The album takes its title from “Welcome To The Boomtown,” the highest-charting single from the release. Officially, it’s a Top 40 song, peaking at number 37. But it cracked into the top 10 on the Mainstream Rock chart, which is how I heard it.  By the late summer and early fall of 1986 I was usually locked in to WLUP-FM in Chicago. I had gone from high school student to commuter by that fall and was in the car most afternoons listening to Bobby Skafish and his laid-back, friendly way of playing great music. On at least two occasions Skafish introduced me to a song that, after hearing it that afternoon, I bought the album the same night.  One was Bruce Hornsby and the Range’s “The Way It Is,” and the other was this one.  There was something so haunting and poignant about the track that made me head to the other side of the mall on my break (I was working for Kroch’s and Brentano’s bookstore in Orland Square Mall that fall) and pick up the CD so that I’d have it to listen to that night.

It could be a case of time meets place. The characters in “Boomtown” clearly aren’t in places where they thought they’d be. While my situation was nowhere as dire as the addicts in the song, I wasn’t where I wanted to be, either.  My friends had all gone away to college, and I was left back in the hometown waiting for them to get home on break.  At the same time, I wasn’t yet making new friends.  That would come a year later when I enrolled at Lewis University and began working at WLRA. The period of 1986-87 was one of not realizing my potential. I was still following the “you should be in science” advice I got in high school, even though I didn’t want to be. To say I wasn’t happy with my lot in life was a gross understatement.

The true irony of the song hadn’t hit me yet and wouldn’t for some time.  In the song Handsome Kevin “took a year off of college and he never went back.”  I took my year off in 1989 when I decided to forego my college eligibility and turn pro.  (When athletes do it, we understand.  When some 20-year-old from the suburbs does it, we simply say that his act isn’t together.)  The year off turned into ten years, since I finally went back in the fall of 1999. At least I wasn’t holed up in a Denny’s someplace selling cocaine from a back table.

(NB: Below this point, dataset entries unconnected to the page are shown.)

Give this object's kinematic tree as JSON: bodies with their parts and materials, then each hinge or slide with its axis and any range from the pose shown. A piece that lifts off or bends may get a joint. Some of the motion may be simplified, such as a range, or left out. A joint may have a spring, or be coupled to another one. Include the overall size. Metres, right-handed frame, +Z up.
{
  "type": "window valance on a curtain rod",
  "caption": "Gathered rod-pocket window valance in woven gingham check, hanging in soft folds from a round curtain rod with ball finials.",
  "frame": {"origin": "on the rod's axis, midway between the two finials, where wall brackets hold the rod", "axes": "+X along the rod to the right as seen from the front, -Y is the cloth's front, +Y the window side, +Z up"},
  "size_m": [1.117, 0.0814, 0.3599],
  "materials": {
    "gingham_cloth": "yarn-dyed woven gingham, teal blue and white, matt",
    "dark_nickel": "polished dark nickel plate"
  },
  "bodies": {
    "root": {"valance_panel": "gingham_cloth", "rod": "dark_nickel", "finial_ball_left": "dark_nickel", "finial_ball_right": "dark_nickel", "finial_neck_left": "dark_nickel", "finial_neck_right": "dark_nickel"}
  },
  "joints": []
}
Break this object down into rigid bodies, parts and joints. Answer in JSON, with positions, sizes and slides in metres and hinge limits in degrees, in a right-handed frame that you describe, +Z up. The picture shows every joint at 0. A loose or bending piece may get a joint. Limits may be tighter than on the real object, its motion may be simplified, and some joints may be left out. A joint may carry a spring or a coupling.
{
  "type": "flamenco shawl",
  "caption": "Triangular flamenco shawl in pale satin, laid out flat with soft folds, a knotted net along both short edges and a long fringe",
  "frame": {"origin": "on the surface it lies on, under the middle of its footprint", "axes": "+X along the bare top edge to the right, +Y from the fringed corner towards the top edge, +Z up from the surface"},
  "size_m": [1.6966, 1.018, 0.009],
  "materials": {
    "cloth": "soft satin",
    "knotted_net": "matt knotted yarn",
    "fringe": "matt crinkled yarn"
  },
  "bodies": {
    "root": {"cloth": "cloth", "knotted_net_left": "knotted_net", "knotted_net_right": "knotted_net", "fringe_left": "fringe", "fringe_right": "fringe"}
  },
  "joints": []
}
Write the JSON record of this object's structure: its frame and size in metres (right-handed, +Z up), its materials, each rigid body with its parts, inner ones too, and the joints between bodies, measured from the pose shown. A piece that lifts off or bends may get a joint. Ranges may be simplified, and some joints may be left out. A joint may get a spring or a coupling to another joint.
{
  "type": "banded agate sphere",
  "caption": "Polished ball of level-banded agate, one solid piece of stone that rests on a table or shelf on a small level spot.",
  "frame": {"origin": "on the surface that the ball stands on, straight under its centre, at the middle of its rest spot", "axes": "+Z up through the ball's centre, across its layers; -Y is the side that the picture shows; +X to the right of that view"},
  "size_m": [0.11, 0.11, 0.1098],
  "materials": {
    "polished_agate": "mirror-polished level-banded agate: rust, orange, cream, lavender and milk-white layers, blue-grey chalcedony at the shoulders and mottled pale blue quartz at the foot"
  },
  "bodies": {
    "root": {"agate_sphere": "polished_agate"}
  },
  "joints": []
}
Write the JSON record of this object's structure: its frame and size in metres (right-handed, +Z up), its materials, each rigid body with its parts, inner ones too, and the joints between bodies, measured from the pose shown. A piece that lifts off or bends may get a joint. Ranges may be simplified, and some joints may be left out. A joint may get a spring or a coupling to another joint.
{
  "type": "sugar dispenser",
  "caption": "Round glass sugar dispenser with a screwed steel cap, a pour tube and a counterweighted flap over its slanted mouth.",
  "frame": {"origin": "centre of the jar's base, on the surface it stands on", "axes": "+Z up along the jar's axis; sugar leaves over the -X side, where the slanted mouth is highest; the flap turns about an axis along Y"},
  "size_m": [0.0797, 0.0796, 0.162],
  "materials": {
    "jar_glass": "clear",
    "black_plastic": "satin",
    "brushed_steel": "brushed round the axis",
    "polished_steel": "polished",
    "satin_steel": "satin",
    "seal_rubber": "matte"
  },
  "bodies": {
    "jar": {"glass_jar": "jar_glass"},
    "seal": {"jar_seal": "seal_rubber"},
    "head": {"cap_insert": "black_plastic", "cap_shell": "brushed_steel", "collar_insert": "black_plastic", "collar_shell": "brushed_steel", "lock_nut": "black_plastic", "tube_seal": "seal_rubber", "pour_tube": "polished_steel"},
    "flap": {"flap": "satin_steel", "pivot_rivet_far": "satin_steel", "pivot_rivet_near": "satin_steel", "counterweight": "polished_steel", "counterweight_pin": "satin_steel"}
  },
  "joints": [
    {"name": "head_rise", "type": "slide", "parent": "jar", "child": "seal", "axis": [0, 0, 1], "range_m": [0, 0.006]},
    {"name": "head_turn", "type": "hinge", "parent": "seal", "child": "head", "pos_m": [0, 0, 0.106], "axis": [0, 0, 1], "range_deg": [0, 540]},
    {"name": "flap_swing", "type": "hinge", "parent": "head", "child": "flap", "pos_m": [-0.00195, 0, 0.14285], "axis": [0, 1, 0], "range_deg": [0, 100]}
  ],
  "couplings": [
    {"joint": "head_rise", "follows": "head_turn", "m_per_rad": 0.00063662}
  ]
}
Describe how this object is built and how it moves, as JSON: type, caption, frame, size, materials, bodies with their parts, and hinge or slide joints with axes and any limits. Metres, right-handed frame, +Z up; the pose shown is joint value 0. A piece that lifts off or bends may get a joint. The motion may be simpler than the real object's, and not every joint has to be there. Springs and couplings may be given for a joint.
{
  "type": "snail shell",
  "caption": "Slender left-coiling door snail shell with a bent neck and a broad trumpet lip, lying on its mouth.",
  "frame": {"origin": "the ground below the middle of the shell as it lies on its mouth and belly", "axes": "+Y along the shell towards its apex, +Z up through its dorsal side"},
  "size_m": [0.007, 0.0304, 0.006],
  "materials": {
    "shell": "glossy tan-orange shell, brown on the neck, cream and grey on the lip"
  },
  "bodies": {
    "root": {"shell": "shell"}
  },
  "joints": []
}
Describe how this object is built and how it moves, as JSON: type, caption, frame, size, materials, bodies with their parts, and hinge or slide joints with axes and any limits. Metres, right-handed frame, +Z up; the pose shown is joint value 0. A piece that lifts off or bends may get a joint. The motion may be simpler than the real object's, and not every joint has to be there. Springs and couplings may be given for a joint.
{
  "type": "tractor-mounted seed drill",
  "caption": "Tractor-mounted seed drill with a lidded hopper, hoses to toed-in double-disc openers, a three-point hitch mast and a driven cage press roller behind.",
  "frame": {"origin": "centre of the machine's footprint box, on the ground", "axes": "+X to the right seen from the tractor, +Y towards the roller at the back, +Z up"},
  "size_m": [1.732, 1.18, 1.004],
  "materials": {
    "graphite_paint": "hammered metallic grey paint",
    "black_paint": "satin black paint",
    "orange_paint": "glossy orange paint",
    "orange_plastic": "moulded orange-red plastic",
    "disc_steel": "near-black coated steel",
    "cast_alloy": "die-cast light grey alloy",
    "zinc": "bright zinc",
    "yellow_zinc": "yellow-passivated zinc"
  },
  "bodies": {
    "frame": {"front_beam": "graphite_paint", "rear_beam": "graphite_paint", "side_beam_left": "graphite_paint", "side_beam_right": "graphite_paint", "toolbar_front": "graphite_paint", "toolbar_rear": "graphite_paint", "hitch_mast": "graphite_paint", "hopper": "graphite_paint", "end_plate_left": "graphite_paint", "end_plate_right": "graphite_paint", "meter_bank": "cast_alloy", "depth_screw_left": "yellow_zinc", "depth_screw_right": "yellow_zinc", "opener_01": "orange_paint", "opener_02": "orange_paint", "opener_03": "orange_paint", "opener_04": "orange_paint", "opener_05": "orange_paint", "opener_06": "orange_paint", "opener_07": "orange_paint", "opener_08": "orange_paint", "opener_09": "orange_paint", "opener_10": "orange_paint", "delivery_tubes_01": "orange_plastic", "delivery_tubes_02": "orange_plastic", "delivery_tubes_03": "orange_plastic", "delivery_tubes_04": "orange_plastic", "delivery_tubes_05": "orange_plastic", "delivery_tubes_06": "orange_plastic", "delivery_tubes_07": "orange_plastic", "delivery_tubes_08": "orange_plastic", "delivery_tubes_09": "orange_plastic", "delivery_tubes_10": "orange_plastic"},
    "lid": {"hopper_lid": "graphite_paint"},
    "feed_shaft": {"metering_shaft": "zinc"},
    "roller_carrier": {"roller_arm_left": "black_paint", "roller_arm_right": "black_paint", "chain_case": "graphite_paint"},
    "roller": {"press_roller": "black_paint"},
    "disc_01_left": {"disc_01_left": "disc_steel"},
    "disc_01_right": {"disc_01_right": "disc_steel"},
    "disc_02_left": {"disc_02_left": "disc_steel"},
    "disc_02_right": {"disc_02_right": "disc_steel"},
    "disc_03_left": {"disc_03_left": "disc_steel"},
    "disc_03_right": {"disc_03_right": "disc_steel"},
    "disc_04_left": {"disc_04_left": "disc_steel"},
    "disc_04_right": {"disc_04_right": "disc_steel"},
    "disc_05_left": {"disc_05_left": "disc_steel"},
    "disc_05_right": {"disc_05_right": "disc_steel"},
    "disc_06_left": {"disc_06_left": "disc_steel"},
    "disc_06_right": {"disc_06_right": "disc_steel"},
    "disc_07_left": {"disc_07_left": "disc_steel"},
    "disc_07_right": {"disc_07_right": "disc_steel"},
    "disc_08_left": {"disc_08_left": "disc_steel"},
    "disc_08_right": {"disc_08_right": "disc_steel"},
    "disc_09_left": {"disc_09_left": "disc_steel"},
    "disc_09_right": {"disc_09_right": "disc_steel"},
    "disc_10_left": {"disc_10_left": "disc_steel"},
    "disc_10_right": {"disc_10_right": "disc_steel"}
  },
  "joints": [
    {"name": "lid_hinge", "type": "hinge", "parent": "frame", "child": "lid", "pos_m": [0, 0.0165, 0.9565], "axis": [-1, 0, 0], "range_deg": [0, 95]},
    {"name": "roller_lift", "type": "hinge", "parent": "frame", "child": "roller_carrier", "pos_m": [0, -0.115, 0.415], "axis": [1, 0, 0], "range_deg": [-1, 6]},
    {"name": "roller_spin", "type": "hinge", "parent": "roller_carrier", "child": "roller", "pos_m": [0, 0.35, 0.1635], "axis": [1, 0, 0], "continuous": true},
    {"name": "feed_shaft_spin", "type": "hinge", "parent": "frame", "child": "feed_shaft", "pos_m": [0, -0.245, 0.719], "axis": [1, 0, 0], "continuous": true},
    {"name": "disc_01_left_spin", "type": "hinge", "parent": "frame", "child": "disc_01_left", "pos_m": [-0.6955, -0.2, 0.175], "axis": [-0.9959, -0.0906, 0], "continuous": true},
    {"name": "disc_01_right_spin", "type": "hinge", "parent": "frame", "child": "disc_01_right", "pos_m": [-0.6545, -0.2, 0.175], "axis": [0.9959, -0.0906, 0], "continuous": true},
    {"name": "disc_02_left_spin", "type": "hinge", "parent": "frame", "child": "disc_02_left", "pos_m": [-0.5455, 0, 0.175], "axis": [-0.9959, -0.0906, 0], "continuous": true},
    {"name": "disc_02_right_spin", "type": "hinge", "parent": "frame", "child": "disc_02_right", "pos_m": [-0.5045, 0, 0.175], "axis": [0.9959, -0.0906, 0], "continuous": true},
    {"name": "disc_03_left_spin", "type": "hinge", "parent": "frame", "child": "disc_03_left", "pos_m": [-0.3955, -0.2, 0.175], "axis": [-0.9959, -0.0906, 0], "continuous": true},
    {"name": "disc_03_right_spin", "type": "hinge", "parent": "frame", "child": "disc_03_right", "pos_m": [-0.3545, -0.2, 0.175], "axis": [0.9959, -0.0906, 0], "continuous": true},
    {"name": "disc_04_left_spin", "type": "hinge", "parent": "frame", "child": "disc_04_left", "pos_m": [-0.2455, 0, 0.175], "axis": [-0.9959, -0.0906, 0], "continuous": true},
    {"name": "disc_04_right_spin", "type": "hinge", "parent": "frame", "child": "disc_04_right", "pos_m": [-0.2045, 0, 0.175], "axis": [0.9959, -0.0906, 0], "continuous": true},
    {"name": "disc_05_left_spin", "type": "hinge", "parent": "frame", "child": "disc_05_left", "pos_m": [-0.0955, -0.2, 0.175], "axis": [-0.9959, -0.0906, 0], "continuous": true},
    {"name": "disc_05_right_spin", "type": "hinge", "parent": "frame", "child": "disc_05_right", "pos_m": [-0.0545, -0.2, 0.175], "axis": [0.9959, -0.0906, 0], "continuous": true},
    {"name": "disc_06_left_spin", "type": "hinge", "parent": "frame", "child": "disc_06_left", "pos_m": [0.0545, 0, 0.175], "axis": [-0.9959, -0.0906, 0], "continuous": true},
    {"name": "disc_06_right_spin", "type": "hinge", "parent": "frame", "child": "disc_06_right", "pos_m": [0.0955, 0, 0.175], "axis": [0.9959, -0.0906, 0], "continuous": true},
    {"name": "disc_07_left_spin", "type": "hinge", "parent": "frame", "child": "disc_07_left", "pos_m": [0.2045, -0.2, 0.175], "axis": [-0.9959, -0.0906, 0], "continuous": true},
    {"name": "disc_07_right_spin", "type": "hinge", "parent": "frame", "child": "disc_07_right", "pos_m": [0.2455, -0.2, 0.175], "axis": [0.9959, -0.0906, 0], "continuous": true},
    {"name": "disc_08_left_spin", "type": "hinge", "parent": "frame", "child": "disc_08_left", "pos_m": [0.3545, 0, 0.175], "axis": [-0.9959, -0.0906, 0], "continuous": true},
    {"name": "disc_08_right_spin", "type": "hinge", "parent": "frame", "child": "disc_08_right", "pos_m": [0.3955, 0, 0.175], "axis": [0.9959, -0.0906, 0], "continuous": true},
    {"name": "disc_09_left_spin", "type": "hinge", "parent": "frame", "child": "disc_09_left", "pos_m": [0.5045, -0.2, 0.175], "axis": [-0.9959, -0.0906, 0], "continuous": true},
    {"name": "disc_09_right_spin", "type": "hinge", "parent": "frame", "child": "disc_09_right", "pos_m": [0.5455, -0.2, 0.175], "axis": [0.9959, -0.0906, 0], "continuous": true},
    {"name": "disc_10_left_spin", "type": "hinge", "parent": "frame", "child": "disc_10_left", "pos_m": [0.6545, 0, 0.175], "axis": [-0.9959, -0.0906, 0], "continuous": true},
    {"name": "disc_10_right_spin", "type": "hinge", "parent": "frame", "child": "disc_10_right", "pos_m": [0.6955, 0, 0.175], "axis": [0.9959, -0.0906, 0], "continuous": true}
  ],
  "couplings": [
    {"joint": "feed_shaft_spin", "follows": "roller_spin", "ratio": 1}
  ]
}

The whole album is worth a revisit if you haven’t been to it in a while.  Side 1 is exceptionally solid.  “Boomtown” is followed by “Swallowed By the Cracks,” a brighter song only in that no one dies of an overdose. Instead, the protagonists – the singer, Eileen, and Steve – simply fail to realize their dreams of artistic success and settle down into mundane adult lives. It struck a chord with me at 20, and after further review in my 40s, I nod and say “Yeah, I get it.”  But I also realize that I ended up in a pretty lucky place. Maybe it’s schadenfreude that makes the songs so appealing.

You can hear the succulent sound that money makes by clicking here.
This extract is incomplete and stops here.